Responsible cooling should also work with the wider system through smarter controls and lower grid stress. Most importantly, it must recognize that in hot climates, cooling can be a health and productivity need. At Optimist, we see responsible cooling as expanding comfort while shrinking waste.

With Optimist, you have adopted a ‘built-for-India’ approach. What were some of the early insights that shaped this philosophy?

One early insight was that Indian households think beyond the upfront price. They evaluate monthly electricity bills, service reliability, summer performance, and whether the purchase feels sensible over time. Another was that Indian conditions are demanding high temperatures, humidity in some regions, dust in others, voltage fluctuations, and long operating hours.

We also saw that many buyers want more transparency and trust. They want honest communication, predictable ownership costs, and confidence that support will be available if needed. That shaped Optimist. Our belief is simple: start with Indian realities, not imported assumptions. Built-for-India is less a slogan and more a design discipline.

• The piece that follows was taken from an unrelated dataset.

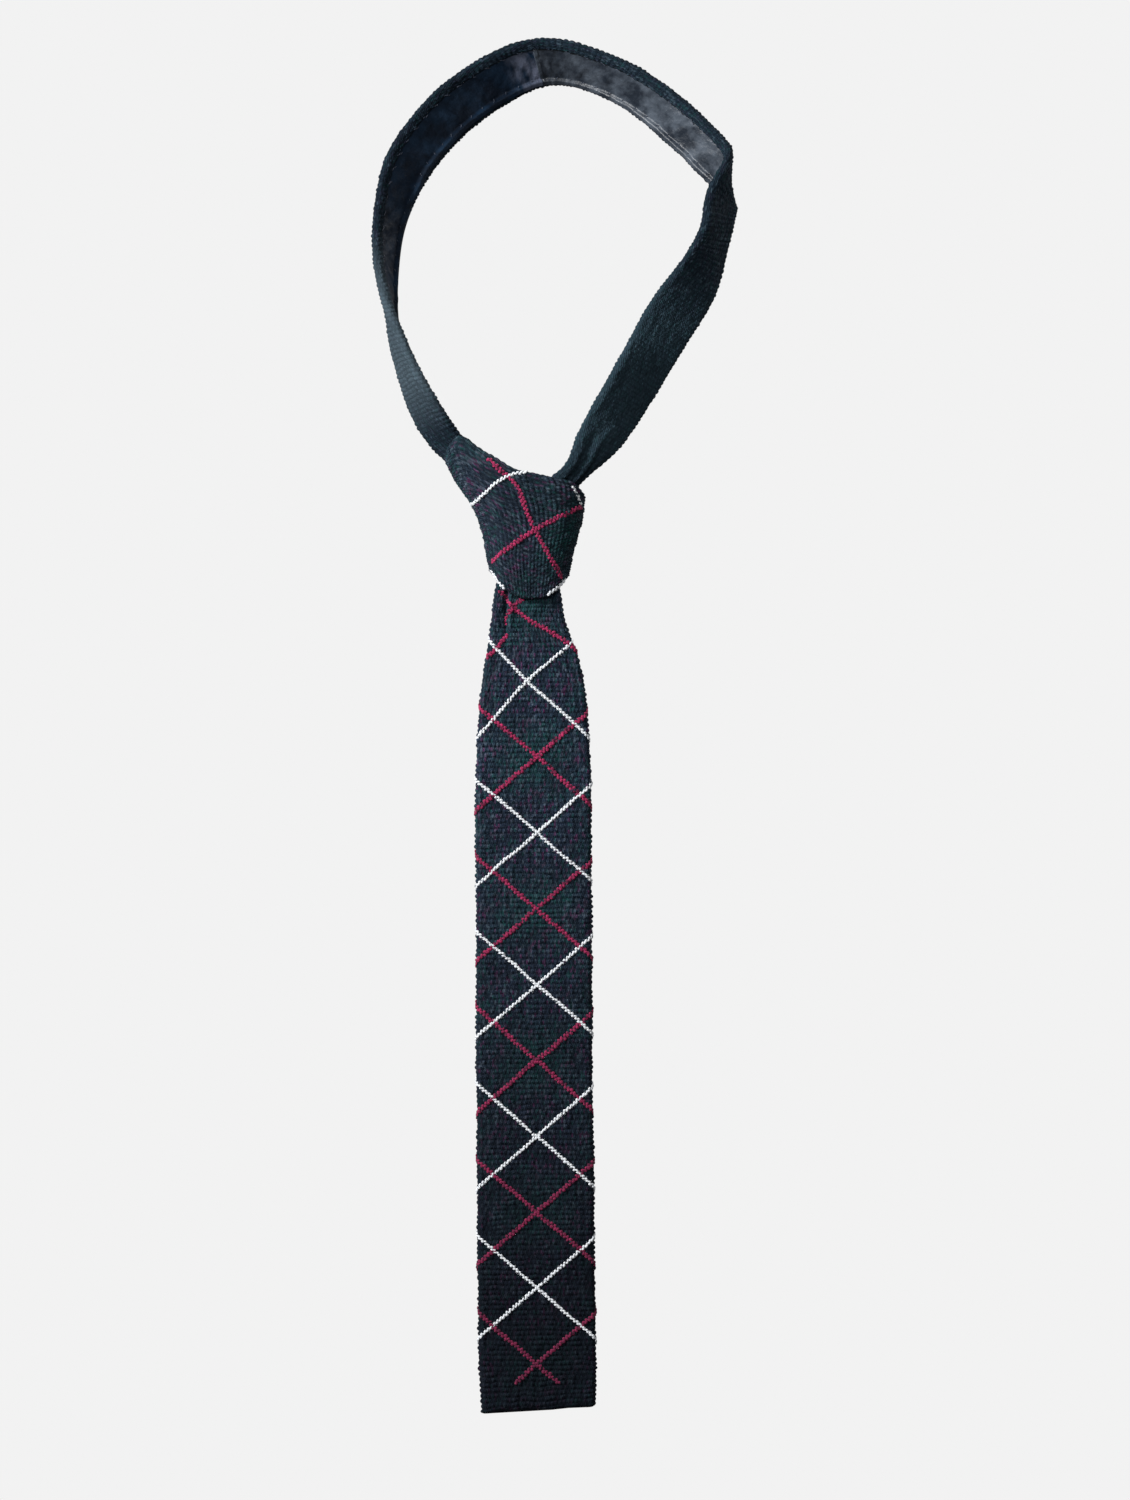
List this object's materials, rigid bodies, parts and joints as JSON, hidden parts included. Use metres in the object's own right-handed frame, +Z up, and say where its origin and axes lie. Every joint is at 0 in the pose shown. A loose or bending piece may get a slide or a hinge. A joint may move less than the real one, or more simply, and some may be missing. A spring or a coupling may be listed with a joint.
{
  "type": "necktie",
  "caption": "Slim square-ended knitted necktie with a diagonal overcheck, tied in a four-in-hand knot and hanging from its neck loop.",
  "frame": {"origin": "middle of the neck loop's inner face at the back of the neck", "axes": "+Z up along the hanging tie, -Y the front that shows the check, +X the viewer's right"},
  "size_m": [0.1765, 0.1297, 0.658],
  "materials": {
    "navy_knit": "soft wool knit, matt",
    "satin_lining": "satin lining, soft sheen",
    "interlining": "brushed wool interlining",
    "white_yarn": "fuzzy yarn",
    "red_yarn": "fuzzy yarn",
    "sewing_thread": "twisted thread",
    "woven_label": "plain woven label"
  },
  "bodies": {
    "neck_loop": {"neck_knit_shell_left": "navy_knit", "neck_knit_shell_right": "navy_knit", "neck_interlining_left": "interlining", "neck_interlining_right": "interlining", "neck_lining_left": "satin_lining", "neck_lining_right": "satin_lining", "neck_back_seam": "satin_lining", "tail_pass_knit_shell": "navy_knit", "tail_pass_interlining": "interlining", "tail_pass_lining": "satin_lining"},
    "knot": {"knot_front_wrap": "navy_knit", "knot_back_wrap": "navy_knit", "knot_inner_turn": "navy_knit", "blade_pass": "navy_knit", "knot_white_yarns": "white_yarn", "knot_red_yarns": "red_yarn"},
    "front_blade": {"blade_knit_shell": "navy_knit", "blade_interlining": "interlining", "blade_lining": "satin_lining", "blade_white_yarns": "white_yarn", "blade_red_yarns": "red_yarn", "keeper_loop": "satin_lining", "keeper_tacks": "sewing_thread", "blank_label": "woven_label", "blade_bar_tack": "sewing_thread", "blade_lining_stitches": "sewing_thread"},
    "tail": {"tail_knit_shell": "navy_knit", "tail_interlining": "interlining", "tail_lining": "satin_lining", "tail_bar_tack": "sewing_thread", "tail_lining_stitches": "sewing_thread"}
  },
  "joints": [
    {"name": "knot_slide", "type": "slide", "parent": "neck_loop", "child": "knot", "axis": [0, 0, -1], "range_m": [0, 0.06]},
    {"name": "blade_lift", "type": "hinge", "parent": "knot", "child": "front_blade", "pos_m": [-0.005, -0.1064, -0.262], "axis": [-1, 0, 0], "range_deg": [0, 90]},
    {"name": "tail_lift", "type": "hinge", "parent": "neck_loop", "child": "tail", "pos_m": [-0.005, -0.1, -0.325], "axis": [1, 0, 0], "range_deg": [0, 75]}
  ]
}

Looking Ahead, What Shifts Across Technology, Policy, or Industry Thinking do You Believe are Critical to Future-Proof India’s Cooling Landscape?

India needs progress on multiple fronts. On technology, we need more efficient systems, smarter controls, and refrigerants with lower climate impact. At India’s scale, even small efficiency gains matter enormously.

On policy, stronger standards, incentives for high-efficiency adoption, and better building codes can accelerate change. In urban development, passive cooling through shading, ventilation, reflective materials, and climate-responsive architecture deserves more attention.

Most importantly, industry thinking must evolve from selling units to solving cooling outcomes. I remain optimistic. India has a habit of leapfrogging when necessity becomes clear. Cooling may be one of the next sectors to see that happen.